## University Calculus: Early Transcendentals (3rd Edition)

At 2 points $(2,4)$ and $(4,16)$, the tangent lines to $f(x)$ pass through the point $(3,8)$.
$$f(x)=x^2$$ 1) Find $f'(x)$: $$f'(x)=2x$$ 2) The slope of the tangent line to $f(x)$ at $x=a$ is $f'(a)=2a$. We take the point $A(a, a^2)$ to be the point of tangency of a tangent line $(t)$ to $f(x)$. Now, take $(t)$ to be passing through $B(3,8)$. With these 2 points $A$ and $B$, we can have a formula of the slope $s_t$ of $(t)$: $$s_t=\frac{a^2-8}{a-3}$$ But $s_t=f(a)=2a$ as well.
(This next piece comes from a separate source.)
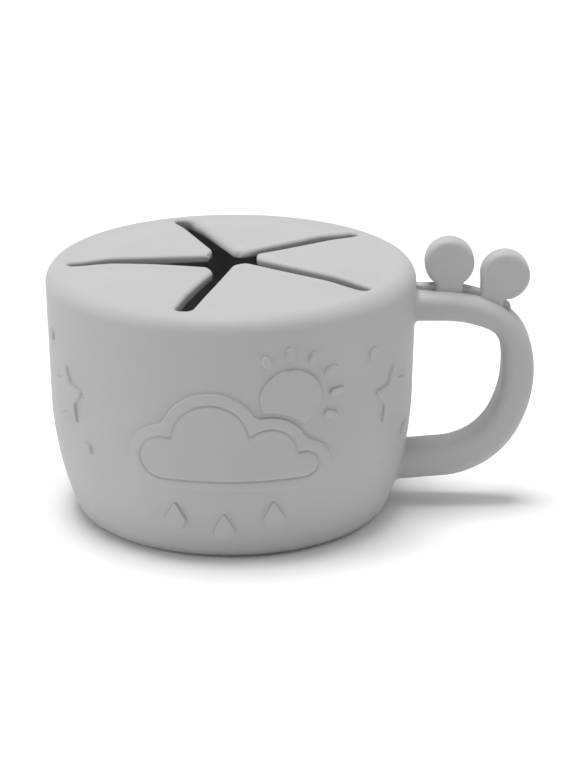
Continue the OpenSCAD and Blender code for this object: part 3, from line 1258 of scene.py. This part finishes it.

That means, $$\frac{a^2-8}{a-3}=2a$$ $$a^2-8=2a^2-6a$$ $$a^2-6a+8=0$$ $$(a-2)(a-4)=0$$ $$a=2\hspace{1cm}\text{or}\hspace{1cm}a=4$$ - For $a=2$: $$f(a)=2^2=4$$ - For $a=4$: $$f(a)=4^2=16$$ Therefore, at 2 points $(2,4)$ and $(4,16)$, the tangent lines to $f(x)$ pass through the point $(3,8)$.